Whenever there's a new Stephen Poliakov drama on TV, I end up thinking: "It was good, but not as good as Shooting the Past.
That seminal play about the threat to an old library was surely one of the best pieces of BBC drama since the halcyon days of Play for Today.
As it happens, there’s a not dissimilar drama taking place in the town of Stafford at present. It surrounds the William Salt Library. The library is both a collection and a building, and that is at the heart of the problem.
William Salt was a London banker, who collected a priceless archive of drawings, manuscripts and books related to Staffordshire. The collection was donated to the town after Salt’s death in 1872, and since 1918 has been housed in a Grade II* Georgian building in Eastgate Street.

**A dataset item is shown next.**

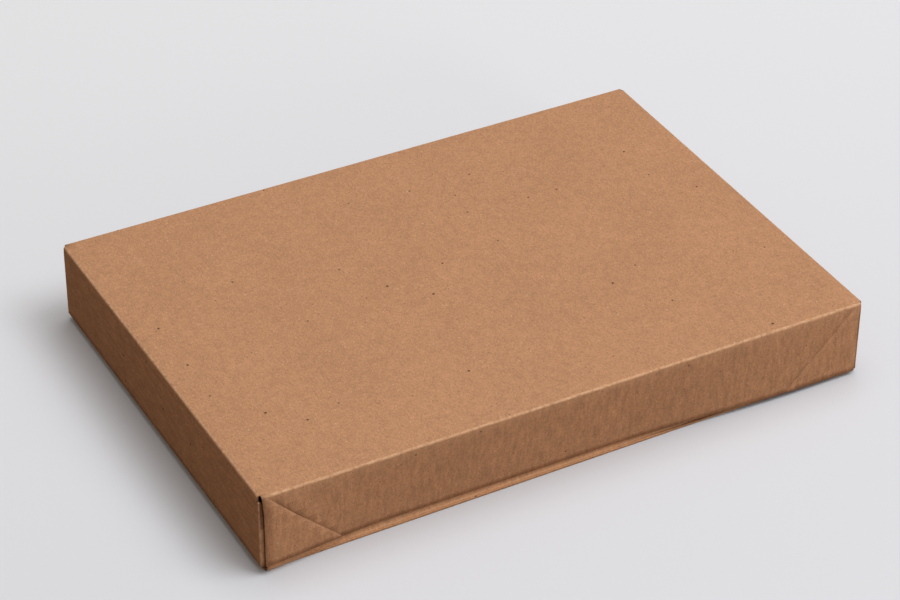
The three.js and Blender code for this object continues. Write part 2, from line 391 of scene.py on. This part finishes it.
def turned_up(past, off, radius):
    """Across and up from a fold, for a point past it on the blank and off its outer face."""
    if past <= 0:
        return radius - past, off
    angle = min(past / radius, math.pi / 2)
    wall = max(past - radius * math.pi / 2, 0.0)
    return radius - (radius - off) * math.sin(angle), radius - (radius - off) * math.cos(angle) + wall


def spread(low, high, step):
    count = max(1, round((high - low) / step))
    return [low + (high - low) * k / count for k in range(count + 1)]


def from_corner(place, corner, panel):
    """A place on the blank, measured from one corner's fold lines, or the same turned back."""
    x = panel[0] - place[0] if corner[0] else place[0]
    y = panel[1] - place[1] if corner[1] else place[1]
    return x, y


def on_corner_piece(x, y):
    return x < 0 and y < FLAP_START


def on_scored_wall(x, y):
    return x > 0 and y < -SCORE_START


def cut_lines(form, axis, places):
    for place in places:
        point, normal = Vector((0, 0, 0)), Vector((0, 0, 0))
        point[axis] = place
        normal[axis] = 1.0
        everything = form.verts[:] + form.edges[:] + form.faces[:]
        bmesh.ops.bisect_plane(form, geom=everything, dist=CUT_NEARNESS, plane_co=point, plane_no=normal)


def cut_slanting(form, panel, corner, keep, place, slope):
    """Cuts the faces that keep() names along one slanting line, measured from a corner."""
    faces = [face for face in form.faces if keep(*from_corner(face.calc_center_median(), corner, panel))]
    edges = {edge for face in faces for edge in face.edges}
    verts = {vert for face in faces for vert in face.verts}
    point = Vector((*from_corner(place, corner, panel), 0))
    normal = Vector((-slope[0] if corner[0] else slope[0], -slope[1] if corner[1] else slope[1], 0))
    bmesh.ops.bisect_plane(form, geom=faces + list(edges) + list(verts), dist=CUT_NEARNESS,
                           plane_co=point, plane_no=normal)


def flat_blank(panel, reach):
    """The cut and scored sheet, flat, with one corner of its panel at 0, in metres."""
    form = bmesh.new()
    bmesh.ops.create_grid(form, x_segments=1, y_segments=1, size=0.5)
    spans = Vector((panel[0] + 2 * reach, panel[1] + 2 * reach, 1))
    bmesh.ops.scale(form, vec=spans, verts=form.verts)
    bmesh.ops.translate(form, vec=(panel[0] / 2, panel[1] / 2, 0), verts=form.verts)

    wall_steps = spread(-reach, -FOLD_ARC, WALL_STEP)[1:]
    fold_steps = spread(-FOLD_ARC, 0.0, FOLD_ARC / FOLD_CUTS)
    flap_steps = spread(FLAP_START - CORNER_ARC, FLAP_START, CORNER_ARC / FOLD_CUTS)
    end_steps = sorted(set(wall_steps + [-FLAP_FOOT] + fold_steps))
    side_steps = sorted(set(wall_steps + fold_steps + flap_steps))
    for axis, steps in ((0, end_steps), (1, side_steps)):
        cut_lines(form, axis, steps)
        cut_lines(form, axis, [panel[axis] - place for place in steps])
        cut_lines(form, axis, spread(0.0, panel[axis], PANEL_STEP)[1:-1])

    nose = (-reach, FLAP_START - (reach - FLAP_SLANT) + FLAP_NOSE)
    for corner in CORNERS:
        cut_slanting(form, panel, corner, on_corner_piece, (-FLAP_SLANT, FLAP_START), (1, -1))
        cut_slanting(form, panel, corner, on_corner_piece, nose, (1, 1))
        for shift in (-SCORE_HALF_WIDTH, 0.0, SCORE_HALF_WIDTH):
            cut_slanting(form, panel, corner, on_scored_wall, (SLIT_SHIFT + shift, shift), (1, 1))

    def is_waste(face):
        centre = face.calc_center_median()
        for corner in CORNERS:
            x, y = from_corner(centre, corner, panel)
            off_slant = x + FLAP_SLANT > y - FLAP_START
            off_nose = (x - nose[0]) + (y - nose[1]) < 0
            if on_corner_piece(x, y) and (x > -FLAP_FOOT or off_slant or off_nose):
                return True
        return False

    bmesh.ops.delete(form, geom=[face for face in form.faces if is_waste(face)], context="FACES")
    bmesh.ops.reverse_faces(form, faces=form.faces)
    sheet_uv = form.loops.layers.uv.new("sheet")
    for face in form.faces:
        for loop in face.loops:
            loop[sheet_uv].uv = (loop.vert.co.x, loop.vert.co.y)
    return form


def fold_up(form, size, panel, reach, inset):
    """Folds a flat blank into its tray, marking pale wear, painted light and shade, and ripples."""
    length, width = size[0], size[1]
    wear_and_highlight_mask = form.verts.layers.float.new("fold")
    painted_shade_mask = form.verts.layers.float.new("score")
    wall_mask = form.verts.layers.float.new("wall")

    for vert in form.verts:
        right, back = vert.co.x > panel[0] / 2, vert.co.y > panel[1] / 2
        x, y = from_corner(vert.co, (right, back), panel)
        corner_piece = on_corner_piece(x, y)
        wear_and_highlight, painted_shade = 0.0, 0.0
        if corner_piece:
            across, off = turned_up(FLAP_START - y, 0.0, CORNER_RADIUS)
            inward, up = turned_up(-x, off, FOLD_RADIUS)
            inward_y = FLAP_FACE + across
            bend = min(max(FLAP_START - y, 0.0) / CORNER_ARC, 1.0)
            # Pale worn fibre with a painted highlight over the corner fold's turn.
            wear_and_highlight = CORNER_WEAR_AND_HIGHLIGHT * math.sin(bend * math.pi)
            # Painted shade inside the slit, deepest at the foot.
            near_foot = 1 - SLIT_SHADE_LOSS * smooth(up / SLIT_SHADE_HEIGHT)
            painted_shade = SLIT_SHADE * smooth((bend - SLIT_SHADE_START) / SLIT_SHADE_SPAN) * near_foot
        elif x < 0:
            inward, up = turned_up(-x, 0.0, FOLD_RADIUS)
            inward_y = FOLD_RADIUS + y
            # Pale worn fibre with a painted highlight over the fold's turn.
            wear_and_highlight = math.sin(min(-x / FOLD_ARC, 1.0) * math.pi)
        elif y < 0:
            inward_y, up = turned_up(-y, 0.0, FOLD_RADIUS)
            slit = CORNER_NICK + SLIT_SHIFT * smooth(up / SLIT_CURVE)
            inward = FOLD_RADIUS + x + slit * max(0.0, 1 - x / SLIT_TAPER)
            wave = Vector((vert.co.x * WAVER_PITCH, WAVER_SIDE_SHIFT * back, WAVER_TRAY_SHIFT * length))
            waver = WAVER * noise.noise(wave)
            inward_y += waver * smooth(-y / FOLD_ARC) * (1 - smooth(up / WAVER_FADE))
            # Pale worn fibre with a painted highlight over the fold's turn.
            wear_and_highlight = math.sin(min(-y / FOLD_ARC, 1.0) * math.pi)
            # Painted light in a paler band on the wall just past the fold.
            above_fold = 1 - smooth((-y - FOLD_ARC) / EDGE_PAINTED_LIGHT_HEIGHT)
            wear_and_highlight = max(wear_and_highlight, EDGE_PAINTED_LIGHT * above_fold * smooth(-y / FOLD_ARC))
            if y < -SCORE_START and abs(x + y - SLIT_SHIFT) < SCORE_NEARNESS:
                inward_y += SCORE_DEPTH
                along = x / reach
                # Painted shade in the crease of the left scores only.
                begun, ended = (along - SCORE_SHADE_START) / SCORE_SHADE_RISE, (SCORE_SHADE_END - along) / SCORE_SHADE_FALL
                painted_shade = smooth(begun) * smooth(ended) * (not right)
                # Painted highlight along the score, weaker on the right.
                score_highlight = SCORE_HIGHLIGHT * smooth((along - SCORE_HIGHLIGHT_START) / SCORE_HIGHLIGHT_RISE)
                wear_and_highlight = max(wear_and_highlight, score_highlight * (RIGHT_SCORE_HIGHLIGHT if right else 1.0))
        else:
            inward, inward_y, up = FOLD_RADIUS + x, FOLD_RADIUS + y, 0.0
        true_x = length - inward if right else inward
        if y < 0 or corner_piece:
            inward_y += inset(true_x, up)
        vert[wear_and_highlight_mask] = wear_and_highlight
        vert[painted_shade_mask] = painted_shade
        vert[wall_mask] = 1.0 if x < 0 or y < 0 else 0.0
        vert.co = (true_x - length / 2, (width - inward_y if back else inward_y) - width / 2, up)


def folded_tray(name, size, inset, placing):
    """A tray of folded board, its size taken over the outside, in its place on the object."""
    panel = (size[0] - 2 * FOLD_RADIUS, size[1] - 2 * FOLD_RADIUS)
    reach = size[2] - FOLD_RADIUS + FOLD_ARC
    form = flat_blank(panel, reach)
    fold_up(form, size, panel, reach, inset)
    bmesh.ops.transform(form, matrix=placing, verts=form.verts)
    for face in form.faces:
        face.smooth = True
    mesh = bpy.data.meshes.new(name)
    form.to_mesh(mesh)
    form.free()
    piece = bpy.data.objects.new(name, mesh)
    bpy.context.collection.objects.link(piece)
    thickness = piece.modifiers.new("board", "SOLIDIFY")
    thickness.thickness = BOARD
    thickness.offset = -1.0
    thickness.material_offset_rim = 1
    return piece


base_kraft = kraft("base_kraft", BASE_COLOUR)
cut_kraft = kraft("cut_kraft", CUT_COLOUR)
base_size = (BASE_LENGTH, BASE_WIDTH, BASE_DEPTH)
base_tray = folded_tray("base_tray_folded", base_size, base_inset, Matrix.Identity(4))
base_tray.data.materials.append(base_kraft)
base_tray.data.materials.append(cut_kraft)
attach(base_tray, "base")
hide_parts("base_tray")

# Lid tray: a larger tray of the same sheet, turned over and slid down over the base. It sits
# on the base's back right corner and rides up towards the front left one, and the free edges
# of its long walls spring inward, most over the left two thirds.
LID_LENGTH = BASE_LENGTH + 2 * LID_OVERHANG
LID_WIDTH = BASE_WIDTH + 2 * LID_OVERHANG
LID_DEPTH = 0.03175
LID_BOW_FALL, LID_BOW_HOLD = 0.090, 0.025
REST_GAP = 0.0003
TILT_ALONG, TILT_ACROSS = math.radians(0.52), math.radians(0.29)
LID_COLOUR = (0.452, 0.232, 0.122, 1.0)


def lid_inset(x, height):
    """How far the lid's long wall springs in, at a place along it and a height up it."""
    bow = smooth(x / LID_BOW_RISE) * smooth((LID_LENGTH - LID_BOW_HOLD - x) / LID_BOW_FALL)
    return LID_BOW * bow * (height / LID_DEPTH)


lid_rise = BASE_LENGTH / 2 * math.tan(TILT_ALONG) + BASE_WIDTH / 2 * math.tan(TILT_ACROSS)
lid_middle = BASE_DEPTH + REST_GAP + BOARD + lid_rise - LID_DEPTH / 2
lid_placing = (
    Matrix.Translation((0, 0, lid_middle))
    @ Matrix.Rotation(-TILT_ACROSS, 4, "X")
    @ Matrix.Rotation(TILT_ALONG, 4, "Y")
    @ Matrix.Translation((0, 0, LID_DEPTH / 2))
    @ Matrix.Rotation(math.pi, 4, "X")
)
lid_kraft = kraft("lid_kraft", LID_COLOUR)
lid_size = (LID_LENGTH, LID_WIDTH, LID_DEPTH)
lid_tray = folded_tray("lid_tray_folded", lid_size, lid_inset, lid_placing)
lid_tray.data.materials.append(lid_kraft)
lid_tray.data.materials.append(cut_kraft)
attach(lid_tray, "lid")
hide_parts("lid_tray")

The Salt is practically unique, and I know of only one comparable institution, and that’s in York. Two years ago I described it as a “treasure”, though it’s a treasure increasingly being buried. At present the Salt is open only 15 hours a week, with further annual closures on top of that.
Today the William Salt stands at a crossroads. Acting on advice over storage conditions and the cost of maintaining the current premises, the library trustees are proposing to move the collection out, and deposit it instead in the County Record Office, which stands at the rear of the old library. The latter would then be sold off.
That proposal has caused much fur to fly in Stafford, not least because it was in the press before any of the users were told.
In the blue corner, then, we have the (unelected) trustees, who have responsibility for the collection alone. In the red corner stand the Friends of the William Salt, who raise funds for the library (both building and books), and assist in conservation. Archival responsibility on one side; love on the other.
The promise is that, in its new home, the library hours would be increased, though only reversing the cuts enacted in 2012. The record office is a nice place to study, but lacks the warmth, atmosphere and sheer browsability of the Salt. If you want to enjoy it, get in quick.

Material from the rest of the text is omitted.